* begin Data rows *
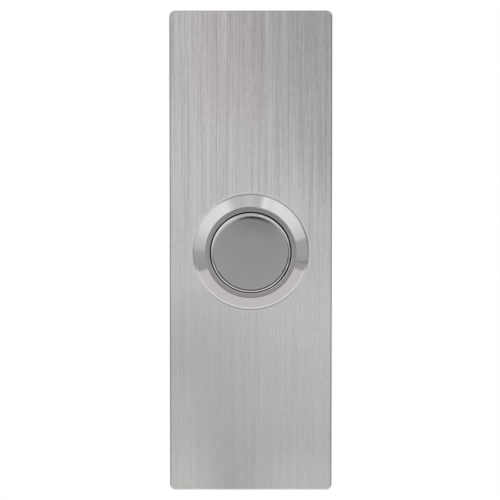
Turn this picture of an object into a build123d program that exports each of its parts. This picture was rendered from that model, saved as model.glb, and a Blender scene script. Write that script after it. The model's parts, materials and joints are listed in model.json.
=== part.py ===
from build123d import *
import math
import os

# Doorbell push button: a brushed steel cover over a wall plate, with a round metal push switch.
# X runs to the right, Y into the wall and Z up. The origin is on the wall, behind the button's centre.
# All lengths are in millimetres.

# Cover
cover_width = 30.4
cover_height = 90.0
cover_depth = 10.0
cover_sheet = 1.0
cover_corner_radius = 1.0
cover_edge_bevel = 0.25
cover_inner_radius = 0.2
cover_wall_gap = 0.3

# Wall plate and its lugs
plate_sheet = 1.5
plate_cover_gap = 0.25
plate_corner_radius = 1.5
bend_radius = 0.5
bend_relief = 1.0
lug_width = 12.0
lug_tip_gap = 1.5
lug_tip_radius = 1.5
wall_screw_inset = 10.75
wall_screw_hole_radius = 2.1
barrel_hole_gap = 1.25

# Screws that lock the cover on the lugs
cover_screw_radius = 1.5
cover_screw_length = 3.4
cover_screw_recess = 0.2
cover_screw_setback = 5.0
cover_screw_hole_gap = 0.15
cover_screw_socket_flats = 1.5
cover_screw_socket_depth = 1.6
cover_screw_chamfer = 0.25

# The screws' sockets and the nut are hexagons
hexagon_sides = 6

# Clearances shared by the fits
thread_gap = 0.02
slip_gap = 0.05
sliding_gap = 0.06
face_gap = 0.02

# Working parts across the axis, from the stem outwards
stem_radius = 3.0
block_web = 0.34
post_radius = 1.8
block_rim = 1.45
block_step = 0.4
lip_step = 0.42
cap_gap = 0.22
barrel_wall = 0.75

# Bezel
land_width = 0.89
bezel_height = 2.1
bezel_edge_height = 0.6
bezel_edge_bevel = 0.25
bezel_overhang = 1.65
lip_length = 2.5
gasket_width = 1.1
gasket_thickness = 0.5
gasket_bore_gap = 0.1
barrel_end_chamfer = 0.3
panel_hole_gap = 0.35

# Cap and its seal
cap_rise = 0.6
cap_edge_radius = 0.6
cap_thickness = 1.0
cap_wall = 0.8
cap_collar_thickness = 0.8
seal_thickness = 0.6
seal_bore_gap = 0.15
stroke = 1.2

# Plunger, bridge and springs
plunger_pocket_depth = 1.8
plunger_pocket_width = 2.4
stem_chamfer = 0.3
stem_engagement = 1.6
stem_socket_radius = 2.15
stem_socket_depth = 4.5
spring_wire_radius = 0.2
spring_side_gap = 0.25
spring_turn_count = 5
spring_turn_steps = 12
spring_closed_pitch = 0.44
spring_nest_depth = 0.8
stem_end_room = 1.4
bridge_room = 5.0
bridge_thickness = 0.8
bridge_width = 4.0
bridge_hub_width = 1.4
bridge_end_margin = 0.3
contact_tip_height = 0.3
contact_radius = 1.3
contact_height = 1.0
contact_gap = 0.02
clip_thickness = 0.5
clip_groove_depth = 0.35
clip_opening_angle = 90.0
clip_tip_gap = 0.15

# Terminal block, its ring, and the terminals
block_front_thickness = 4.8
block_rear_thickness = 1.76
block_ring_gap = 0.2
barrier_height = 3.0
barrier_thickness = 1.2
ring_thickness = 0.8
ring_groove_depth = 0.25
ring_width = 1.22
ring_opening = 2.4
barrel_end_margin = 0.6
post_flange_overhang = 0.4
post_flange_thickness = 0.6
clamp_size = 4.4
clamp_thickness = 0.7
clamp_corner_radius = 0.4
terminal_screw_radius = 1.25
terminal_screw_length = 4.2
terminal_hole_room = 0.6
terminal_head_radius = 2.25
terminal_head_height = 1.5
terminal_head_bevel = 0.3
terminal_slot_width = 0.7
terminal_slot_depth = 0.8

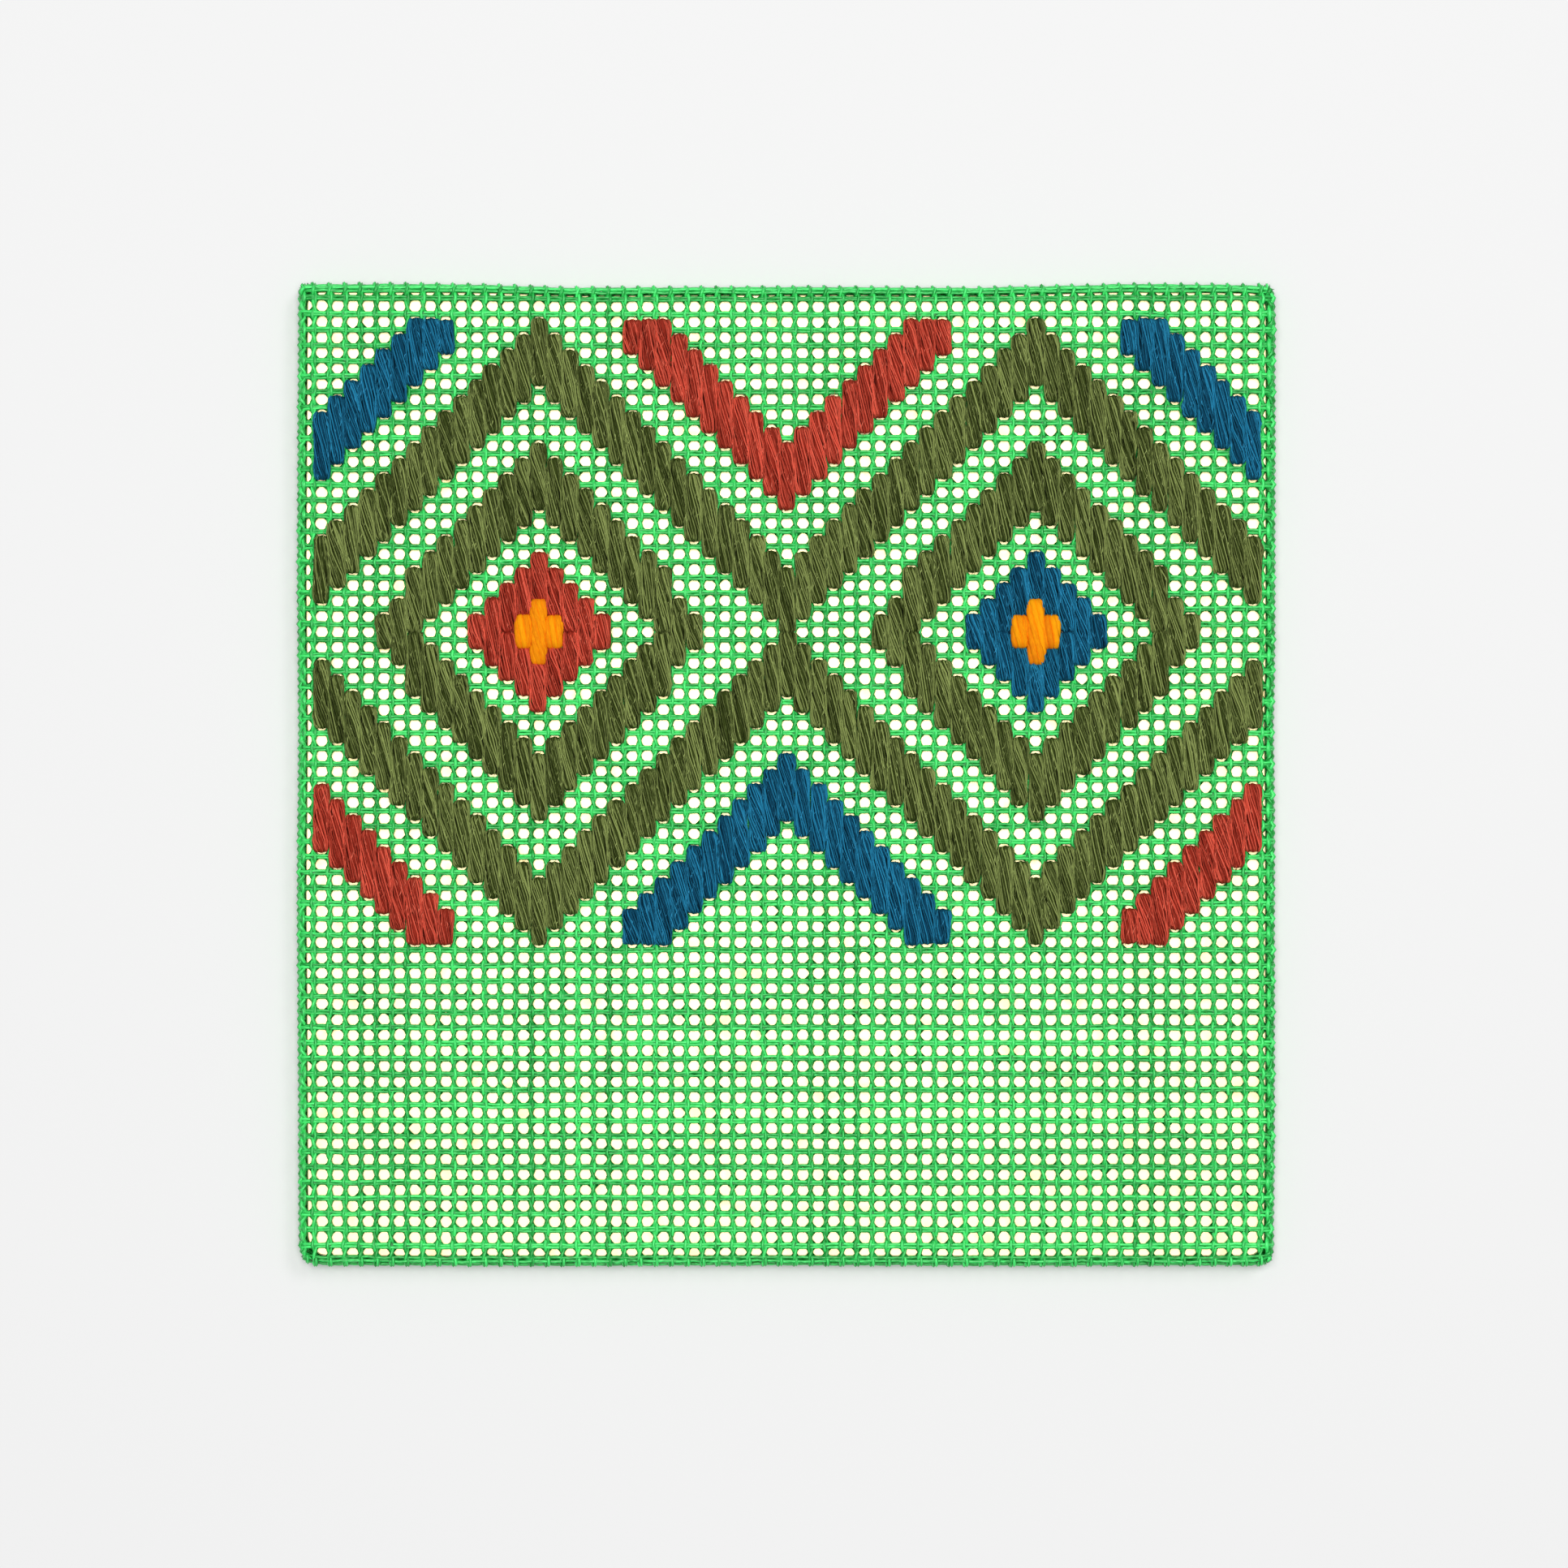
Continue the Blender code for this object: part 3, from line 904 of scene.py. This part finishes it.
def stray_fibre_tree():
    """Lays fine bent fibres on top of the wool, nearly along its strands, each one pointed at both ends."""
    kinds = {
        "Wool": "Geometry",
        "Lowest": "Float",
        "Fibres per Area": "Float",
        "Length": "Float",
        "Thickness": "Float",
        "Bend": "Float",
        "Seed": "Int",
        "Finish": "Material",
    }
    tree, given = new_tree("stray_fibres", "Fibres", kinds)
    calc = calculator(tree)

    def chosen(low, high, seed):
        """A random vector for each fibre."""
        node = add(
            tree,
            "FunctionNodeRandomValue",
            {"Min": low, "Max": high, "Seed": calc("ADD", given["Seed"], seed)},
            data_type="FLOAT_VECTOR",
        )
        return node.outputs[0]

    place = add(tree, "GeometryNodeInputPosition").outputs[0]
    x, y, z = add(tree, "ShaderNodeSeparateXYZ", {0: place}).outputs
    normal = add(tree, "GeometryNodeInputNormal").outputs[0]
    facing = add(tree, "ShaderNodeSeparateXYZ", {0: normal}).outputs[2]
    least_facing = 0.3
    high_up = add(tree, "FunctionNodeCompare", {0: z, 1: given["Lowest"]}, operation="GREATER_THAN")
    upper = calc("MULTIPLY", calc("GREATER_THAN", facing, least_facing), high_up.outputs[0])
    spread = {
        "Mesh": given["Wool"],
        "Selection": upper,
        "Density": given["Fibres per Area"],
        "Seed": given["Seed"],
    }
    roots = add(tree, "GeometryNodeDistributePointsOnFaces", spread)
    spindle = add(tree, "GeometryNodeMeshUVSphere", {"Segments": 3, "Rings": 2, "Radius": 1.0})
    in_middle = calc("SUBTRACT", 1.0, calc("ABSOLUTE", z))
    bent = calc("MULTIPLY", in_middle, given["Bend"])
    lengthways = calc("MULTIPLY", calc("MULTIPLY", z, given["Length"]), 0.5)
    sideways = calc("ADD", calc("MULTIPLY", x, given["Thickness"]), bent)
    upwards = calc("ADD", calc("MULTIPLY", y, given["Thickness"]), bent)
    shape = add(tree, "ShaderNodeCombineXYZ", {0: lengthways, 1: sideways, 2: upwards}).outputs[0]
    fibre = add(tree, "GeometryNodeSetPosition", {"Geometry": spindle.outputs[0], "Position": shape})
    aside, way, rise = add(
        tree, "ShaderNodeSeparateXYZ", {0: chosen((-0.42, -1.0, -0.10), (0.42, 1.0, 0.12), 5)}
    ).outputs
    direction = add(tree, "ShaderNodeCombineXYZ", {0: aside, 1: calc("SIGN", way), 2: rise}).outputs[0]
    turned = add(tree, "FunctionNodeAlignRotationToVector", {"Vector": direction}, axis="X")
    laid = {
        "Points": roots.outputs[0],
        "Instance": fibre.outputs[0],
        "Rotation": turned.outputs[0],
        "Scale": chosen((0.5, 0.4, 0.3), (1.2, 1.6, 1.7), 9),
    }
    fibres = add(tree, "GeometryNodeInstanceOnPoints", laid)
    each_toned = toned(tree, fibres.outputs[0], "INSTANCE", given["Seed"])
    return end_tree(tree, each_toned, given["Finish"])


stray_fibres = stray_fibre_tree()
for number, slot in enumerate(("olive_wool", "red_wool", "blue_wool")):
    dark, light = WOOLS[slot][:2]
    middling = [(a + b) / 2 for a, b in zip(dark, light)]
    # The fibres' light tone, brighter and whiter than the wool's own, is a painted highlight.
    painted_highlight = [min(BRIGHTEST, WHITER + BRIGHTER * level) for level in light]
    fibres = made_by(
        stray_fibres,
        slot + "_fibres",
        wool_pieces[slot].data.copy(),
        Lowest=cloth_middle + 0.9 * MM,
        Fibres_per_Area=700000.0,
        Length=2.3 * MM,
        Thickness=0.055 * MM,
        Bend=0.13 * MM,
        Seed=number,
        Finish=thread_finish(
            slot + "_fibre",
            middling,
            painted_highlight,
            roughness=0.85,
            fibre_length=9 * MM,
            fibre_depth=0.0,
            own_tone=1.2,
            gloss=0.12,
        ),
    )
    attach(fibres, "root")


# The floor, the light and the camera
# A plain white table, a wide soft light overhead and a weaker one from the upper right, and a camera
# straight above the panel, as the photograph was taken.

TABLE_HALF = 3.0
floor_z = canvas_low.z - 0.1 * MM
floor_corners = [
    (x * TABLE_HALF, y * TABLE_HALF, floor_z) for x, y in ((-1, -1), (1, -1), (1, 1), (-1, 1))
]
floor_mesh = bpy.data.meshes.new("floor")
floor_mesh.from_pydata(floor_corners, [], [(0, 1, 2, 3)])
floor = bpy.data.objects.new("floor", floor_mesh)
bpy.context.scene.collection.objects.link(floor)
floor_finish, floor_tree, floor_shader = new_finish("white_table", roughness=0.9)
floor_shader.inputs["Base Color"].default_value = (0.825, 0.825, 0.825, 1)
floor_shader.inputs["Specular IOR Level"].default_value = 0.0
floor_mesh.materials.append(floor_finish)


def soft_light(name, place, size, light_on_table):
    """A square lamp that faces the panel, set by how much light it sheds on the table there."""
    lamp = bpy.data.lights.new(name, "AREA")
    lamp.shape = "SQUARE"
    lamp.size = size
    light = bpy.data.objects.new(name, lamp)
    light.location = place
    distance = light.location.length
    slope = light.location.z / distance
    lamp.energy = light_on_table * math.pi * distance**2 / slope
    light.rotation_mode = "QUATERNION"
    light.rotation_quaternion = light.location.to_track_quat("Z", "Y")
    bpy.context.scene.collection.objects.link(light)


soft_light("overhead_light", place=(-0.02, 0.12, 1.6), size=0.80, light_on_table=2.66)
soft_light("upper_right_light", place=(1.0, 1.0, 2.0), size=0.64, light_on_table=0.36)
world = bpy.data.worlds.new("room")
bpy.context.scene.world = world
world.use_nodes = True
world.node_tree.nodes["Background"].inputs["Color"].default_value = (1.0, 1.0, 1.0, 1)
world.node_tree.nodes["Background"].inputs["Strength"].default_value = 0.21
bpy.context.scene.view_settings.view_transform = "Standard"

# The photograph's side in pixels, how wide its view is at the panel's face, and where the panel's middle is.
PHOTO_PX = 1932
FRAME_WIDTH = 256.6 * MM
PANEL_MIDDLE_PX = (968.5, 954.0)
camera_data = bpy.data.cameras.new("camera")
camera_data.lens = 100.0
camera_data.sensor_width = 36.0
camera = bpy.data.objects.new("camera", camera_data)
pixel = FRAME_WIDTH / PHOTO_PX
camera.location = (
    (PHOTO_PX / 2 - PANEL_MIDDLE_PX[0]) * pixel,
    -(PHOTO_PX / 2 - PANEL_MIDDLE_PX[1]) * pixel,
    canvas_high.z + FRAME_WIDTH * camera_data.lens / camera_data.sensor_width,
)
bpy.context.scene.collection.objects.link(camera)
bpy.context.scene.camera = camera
* end Data rows *
**Exercise instructions**
Print the lines from the line with "Continue the Blender" to the line with "calc = calculator(tree)" exactly, and print nothing else. Both of those lines are included.

**Solved problem**
Continue the Blender code for this object: part 3, from line 904 of scene.py. This part finishes it.
def stray_fibre_tree():
    """Lays fine bent fibres on top of the wool, nearly along its strands, each one pointed at both ends."""
    kinds = {
        "Wool": "Geometry",
        "Lowest": "Float",
        "Fibres per Area": "Float",
        "Length": "Float",
        "Thickness": "Float",
        "Bend": "Float",
        "Seed": "Int",
        "Finish": "Material",
    }
    tree, given = new_tree("stray_fibres", "Fibres", kinds)
    calc = calculator(tree)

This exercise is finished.